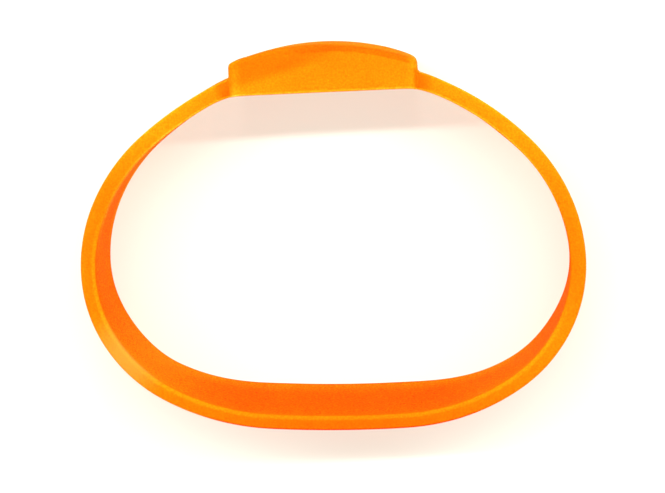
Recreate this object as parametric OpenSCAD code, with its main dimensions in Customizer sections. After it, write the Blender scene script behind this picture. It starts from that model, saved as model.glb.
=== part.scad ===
// A silicone wristband moulded in one piece, lying on its side: a closed strap
// with a thick domed head. The wrist goes through along Z, the head faces -Y,
// and the lower side of the head and the strap opposite it rest on Z = 0.

/* [Strap] */
// Width of the strap, measured along the wrist
strap_w = 16; // [12:0.5:18]
// Thickness of the strap
strap_t = 2.45; // [1.8:0.05:3]
// Radius of the strap's long edges
strap_edge = 0.45; // [0.2:0.05:0.8]
// How much thicker the strap is where it runs into the head
root_extra = 0.3; // [0:0.1:1]

/* [Head] */
// Length of the head, measured round the wrist
head_l = 29; // [26:0.2:30]
// Width of the head, measured along the wrist
head_w = 18.4; // [18.2:0.1:20]
// Thickness of the head at its two ends
head_end_t = 4.9; // [4.6:0.1:6.5]
// Rise of the dome from the ends to the middle
head_rise = 2.8; // [1.5:0.1:3]
// How far to the right of the head's middle the dome is highest
head_crest = 0.4; // [0:0.1:1]
// Drop of the dome from its middle line to its long sides
head_crown = 0.4; // [0.1:0.1:0.8]
// Radius of the dome's two long edges
head_edge = 0.9; // [0.4:0.1:1.2]
// Radius of the dome's two end edges
head_end_edge = 0.6; // [0.3:0.1:0.8]
// Radius of the head's four corners, seen from outside
head_corner = 2; // [1.5:0.1:3]

/* [Lie of the soft loop] */
// How far the strap's lower edge leans out at the two sides, and in at the head and opposite it
lean_out = 0.84; // [0:0.02:1.5]

/* [Hidden] */

// Waves of the lean round the loop, which stretch neither edge
WAVES = 0;
SHARE = 1;
CREST = 2;
LEANS = [
    // waves, share of the lean, direction of a crest from +X
    [2, 1, -15],
    [3, 0.54, 40],
    [4, 0.14, 35],
    [5, 0.22, -16],
    [6, 0.11, -3],
    [7, 0.13, 14],
];

// Flat inner face behind the head, from the head's middle to the right and to the left
flat_right = 12.3;
flat_left = 12.1;

// Length of strap over which it thickens towards the head
root_run = 4;

// Bends of the inner face at its upper edge, counterclockwise from the head.
// The turns add up to one full turn.
TURN = 0;
RADIUS = 1;
BENDS = [
    // turn in degrees, radius
    [26.6, 11.4],  // shoulder on the right of the head
    [11.9, 55.9],  // nearly straight run out of the shoulder
    [24.7, 28.2],
    [26.9, 23.5],  // right side
    [33.1, 20.8],
    [26.8, 22.2],
    [25.4, 37.1],
    [6.5, 190],    // flattened stretch opposite the head
    [32.4, 31.9],
    [60.6, 21.4],  // left side
    [37.8, 26.5],
    [22.6, 40.9],  // nearly straight run into the shoulder
    [24.7, 11.6],  // shoulder on the left of the head
];

// Steps of the mesh along the strap, along the dome and round each edge
strap_step = 2;
dome_steps = 12;
edge_steps = 4;
crown_steps = 6;

// Distances from the head's end at which its rounded end is cut
END_CUTS = [0.02, 0.08, 0.2, 0.4, 0.6, 1, 1.5, 2];

// Degrees in one radian
radian = 180 / PI;

// Segments of the inner outline as [length, curvature]
LENGTH = 0;
CURVATURE = 1;
SEGMENTS = concat(
    [[flat_right, 0]],
    [for (bend = BENDS) [bend[TURN] / radian * bend[RADIUS], 1 / bend[RADIUS]]],
    [[flat_left, 0]]
);

// Point reached by walking a distance along a segment that starts at a point and heading
function walk(point, heading, distance, curvature) =
    curvature == 0
    ? point + distance * [cos(heading), sin(heading)]
    : let (turned = heading + distance * curvature * radian)
      point + [sin(turned) - sin(heading), cos(heading) - cos(turned)] / curvature;

// Starts of all segments as [distance from the head's middle, heading, point]
AT = 0;
HEADING = 1;
POINT = 2;
STARTS = [
    for (
        i = 0, at = 0, heading = 0, point = [0, 0];
        i <= len(SEGMENTS);
        point = i < len(SEGMENTS)
            ? walk(point, heading, SEGMENTS[i][LENGTH], SEGMENTS[i][CURVATURE])
            : point,
        heading = i < len(SEGMENTS)
            ? heading + SEGMENTS[i][LENGTH] * SEGMENTS[i][CURVATURE] * radian
            : heading,
        at = i < len(SEGMENTS) ? at + SEGMENTS[i][LENGTH] : at,
        i = i + 1
    )
    [at, heading, point]
];
loop_length = STARTS[len(SEGMENTS)][AT];
loop_gap = STARTS[len(SEGMENTS)][POINT];

// Number of the segment that holds a distance along the loop
function segment_at(distance, i = 0) =
    i == len(SEGMENTS) - 1 || distance < STARTS[i + 1][AT]
    ? i
    : segment_at(distance, i + 1);

// Point of the inner outline at a distance, with the small closing gap spread evenly
function inner_point(distance) =
    let (
        i = segment_at(distance),
        start = STARTS[i],
        raw = walk(start[POINT], start[HEADING], distance - start[AT], SEGMENTS[i][CURVATURE])
    )
    raw - loop_gap * distance / loop_length;

// Heading of the inner outline at a distance, in degrees
function inner_heading(distance) =
    let (i = segment_at(distance))
    STARTS[i][HEADING] + (distance - STARTS[i][AT]) * SEGMENTS[i][CURVATURE] * radian;

// How far a quarter round of a given radius falls back at a distance from its edge
function round_off(radius, distance) =
    distance >= radius ? 0 : radius - sqrt(radius * radius - pow(radius - distance, 2));

// Reach of the inner face from the flat behind the head: at the head's ends, and opposite it
root_y = max(inner_point(head_l / 2).y, inner_point(loop_length - head_l / 2).y);
far_y = max([for (d = [0:strap_step:loop_length]) inner_point(d).y]);

// Height of the middle line: level along the head, then down to the strap's own edge opposite
function mid_height(y) =
    head_w / 2 - (head_w - strap_w) / 2 * max(0, y - root_y) / (far_y - root_y);

// How far the lower edge stands out from the upper one where the wall faces a direction
function lean(facing, i = 0) =
    i == len(LEANS)
    ? 0
    : lean_out * LEANS[i][SHARE] * cos(LEANS[i][WAVES] * (facing - LEANS[i][CREST]))
      + lean(facing, i + 1);

// Rounded corner of a section as [across, out] points, from one side direction to the next
function corner(middle, radius, from) = [
    for (i = [0:edge_steps])
    let (a = from + 90 * i / edge_steps)
    middle + radius * [cos(a), sin(a)]
];

// Outline of a section as [across, out] points, counterclockwise from the lower inner edge
function section(half, thickness, edge, crown) =
    let (
        inner = strap_edge,
        side_t = thickness - crown
    )
    concat(
        corner([-half + inner, inner], inner, 180),
        corner([half - inner, inner], inner, 270),
        corner([half - edge, side_t - edge], edge, 0),
        [
            for (i = [1:crown_steps - 1])
            let (part = 1 - 2 * i / crown_steps)
            [part * (half - edge), side_t + crown * (1 - part * part)]
        ],
        corner([-half + edge, side_t - edge], edge, 90)
    );

// Unit vector in a direction
function toward(facing) = [cos(facing), sin(facing)];

// Ring of points for a section on the inner outline, built out in a direction
function ring(distance, out_facing, outline) =
    let (
        p = inner_point(distance),
        facing = inner_heading(distance) - 90,
        lower_offset = lean(facing) * toward(facing)
    )
    [
        for (q = outline)
        let (
            down = 0.5 - q.x / strap_w,
            flat = p + down * lower_offset + q.y * toward(out_facing)
        )
        [flat.x, flat.y, mid_height(p.y) + q.x]
    ];

// Direction in which the head faces
HEAD_FACING = -90;

// Thickness of the head at a distance from its middle, with its rounded ends
function head_t(x) =
    head_end_t
    + head_rise * (1 - pow(2 * (x - head_crest) / head_l, 2))
    - round_off(head_end_edge, head_l / 2 - abs(x));

// Half the width of the head at a distance from its middle, with its rounded corners
function head_half(x) =
    max(strap_w / 2, head_w / 2 - round_off(head_corner, head_l / 2 - abs(x)));

// Ring of the head at a distance from its middle, negative on the left
function head_ring(x) =
    let (
        distance = x < 0 ? loop_length + x : x,
        thickness = head_t(x) + inner_point(distance).y
    )
    ring(distance, HEAD_FACING, section(head_half(x), thickness, head_edge, head_crown));

// Thickness of the strap, which grows over a short run into the head
function strap_t_at(distance) =
    let (
        from_head = min(distance, loop_length - distance) - head_l / 2,
        near = max(0, 1 - from_head / root_run)
    )
    strap_t + root_extra * near * near;

// Ring of the strap where it meets the foot of the head's end wall
function foot_ring(distance) =
    let (thickness = strap_t_at(distance) / cos(inner_heading(distance)))
    ring(distance, HEAD_FACING, section(strap_w / 2, thickness, strap_edge, 0));

// Ring of the plain strap
function strap_ring(distance) =
    let (facing = inner_heading(distance) - 90)
    ring(distance, facing, section(strap_w / 2, strap_t_at(distance), strap_edge, 0));

// All rings, counterclockwise from the middle of the head
dome_end = head_l / 2 - END_CUTS[len(END_CUTS) - 1];
strap_from = head_l / 2 + strap_step / 2;
strap_run = loop_length - 2 * strap_from;
strap_steps = round(strap_run / strap_step);
end_count = len(END_CUTS);
RINGS = concat(
    [for (i = [0:dome_steps / 2 - 1]) head_ring(2 * dome_end * i / dome_steps)],
    [for (i = [end_count - 1:-1:0]) head_ring(head_l / 2 - END_CUTS[i])],
    [foot_ring(head_l / 2)],
    [for (i = [0:strap_steps]) strap_ring(strap_from + strap_run * i / strap_steps)],
    [foot_ring(loop_length - head_l / 2)],
    [for (i = [0:end_count - 1]) head_ring(END_CUTS[i] - head_l / 2)],
    [for (i = [dome_steps / 2 - 1:-1:1]) head_ring(-2 * dome_end * i / dome_steps)]
);

// The solid's corners, moved so that the middle of its footprint is at the origin
RAW = [for (r = RINGS, p = r) p];
low = [for (k = [0:2]) min([for (p = RAW) p[k]])];
high = [for (k = [0:2]) max([for (p = RAW) p[k]])];
POINTS = [for (p = RAW) p - [(low.x + high.x) / 2, (low.y + high.y) / 2, low.z]];

// Triangles between neighbouring rings
ring_size = len(RINGS[0]);
FACES = [
    for (i = [0:len(RINGS) - 1], j = [0:ring_size - 1])
    let (
        a = i * ring_size + j,
        b = i * ring_size + (j + 1) % ring_size,
        next = ((i + 1) % len(RINGS)) * ring_size,
        c = next + (j + 1) % ring_size,
        d = next + j
    )
    each [[a, c, b], [a, d, c]]
];

module band() {
    color("darkorange")
    polyhedron(points = POINTS, faces = FACES, convexity = 6);
}

band();
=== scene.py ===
"""Looks of the silicone wristband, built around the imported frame, with its camera, light and floor."""

import math

import bpy
from mathutils import Matrix, Vector


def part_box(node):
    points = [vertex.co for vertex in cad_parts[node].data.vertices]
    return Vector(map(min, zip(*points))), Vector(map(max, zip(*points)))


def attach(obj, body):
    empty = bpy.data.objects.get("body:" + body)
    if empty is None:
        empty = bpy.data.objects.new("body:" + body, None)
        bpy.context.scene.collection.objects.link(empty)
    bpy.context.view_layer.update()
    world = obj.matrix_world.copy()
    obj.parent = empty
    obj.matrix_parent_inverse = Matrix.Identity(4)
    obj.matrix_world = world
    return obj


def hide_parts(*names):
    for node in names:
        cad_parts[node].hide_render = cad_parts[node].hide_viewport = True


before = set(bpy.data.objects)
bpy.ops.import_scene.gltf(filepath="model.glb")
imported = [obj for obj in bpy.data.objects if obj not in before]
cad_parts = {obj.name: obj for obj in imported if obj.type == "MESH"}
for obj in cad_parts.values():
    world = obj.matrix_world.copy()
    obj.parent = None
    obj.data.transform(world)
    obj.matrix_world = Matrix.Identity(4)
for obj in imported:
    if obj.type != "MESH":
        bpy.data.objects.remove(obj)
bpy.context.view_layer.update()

# Millimetres in the tables below, metres in Blender
MM = 0.001

# Strap and head, in millimetres. The head's end edges are given at its end towards -X, then towards +X.
STRAP_WIDTH = 16
STRAP_THICKNESS = 2.45
STRAP_EDGE = 0.45
ROOT_EXTRA = 0.3
ROOT_RUN = 4
HEAD_LENGTH = 29
HEAD_WIDTH = 18.4
HEAD_END_THICKNESS = 4.9
HEAD_RISE = 2.8
HEAD_CREST = 0.4
HEAD_CROWN = 0.4
HEAD_EDGE = 1.5
HEAD_END_EDGES = (0.7, 0.35)
HEAD_CORNER = 1.5

# Share of the dome's crown and edge radius that is left where it ends towards +X
SHARP_END_ROUNDNESS = 0.25

# Lean of the wall: how far the lower edge stands out, as waves round the loop
LEAN_OUT = 0.84
LEANS = [
    # waves, share of the lean, direction of a crest from +X in degrees
    (2, 1, -15),
    (3, 0.54, 40),
    (4, 0.14, 35),
    (5, 0.22, -16),
    (6, 0.11, -3),
    (7, 0.13, 14),
]

# The furthest that the lower edge leans in on the head's side
HEAD_SIDE_LEAN = 0.84

# Flat inner face behind the head, from the head's middle to the right and to the left
FLAT_RIGHT = 12.3
FLAT_LEFT = 12.1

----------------

# [Your task]
Make an exact transcription of the lines from the line with "between neighbouring rings" through the line with "in imported if", inclusive, omitting all others.

# [Full solution]
// Triangles between neighbouring rings
ring_size = len(RINGS[0]);
FACES = [
    for (i = [0:len(RINGS) - 1], j = [0:ring_size - 1])
    let (
        a = i * ring_size + j,
        b = i * ring_size + (j + 1) % ring_size,
        next = ((i + 1) % len(RINGS)) * ring_size,
        c = next + (j + 1) % ring_size,
        d = next + j
    )
    each [[a, c, b], [a, d, c]]
];

module band() {
    color("darkorange")
    polyhedron(points = POINTS, faces = FACES, convexity = 6);
}

band();
=== scene.py ===
"""Looks of the silicone wristband, built around the imported frame, with its camera, light and floor."""

import math

import bpy
from mathutils import Matrix, Vector


def part_box(node):
    points = [vertex.co for vertex in cad_parts[node].data.vertices]
    return Vector(map(min, zip(*points))), Vector(map(max, zip(*points)))


def attach(obj, body):
    empty = bpy.data.objects.get("body:" + body)
    if empty is None:
        empty = bpy.data.objects.new("body:" + body, None)
        bpy.context.scene.collection.objects.link(empty)
    bpy.context.view_layer.update()
    world = obj.matrix_world.copy()
    obj.parent = empty
    obj.matrix_parent_inverse = Matrix.Identity(4)
    obj.matrix_world = world
    return obj


def hide_parts(*names):
    for node in names:
        cad_parts[node].hide_render = cad_parts[node].hide_viewport = True


before = set(bpy.data.objects)
bpy.ops.import_scene.gltf(filepath="model.glb")
imported = [obj for obj in bpy.data.objects if obj not in before]
cad_parts = {obj.name: obj for obj in imported if obj.type == "MESH"}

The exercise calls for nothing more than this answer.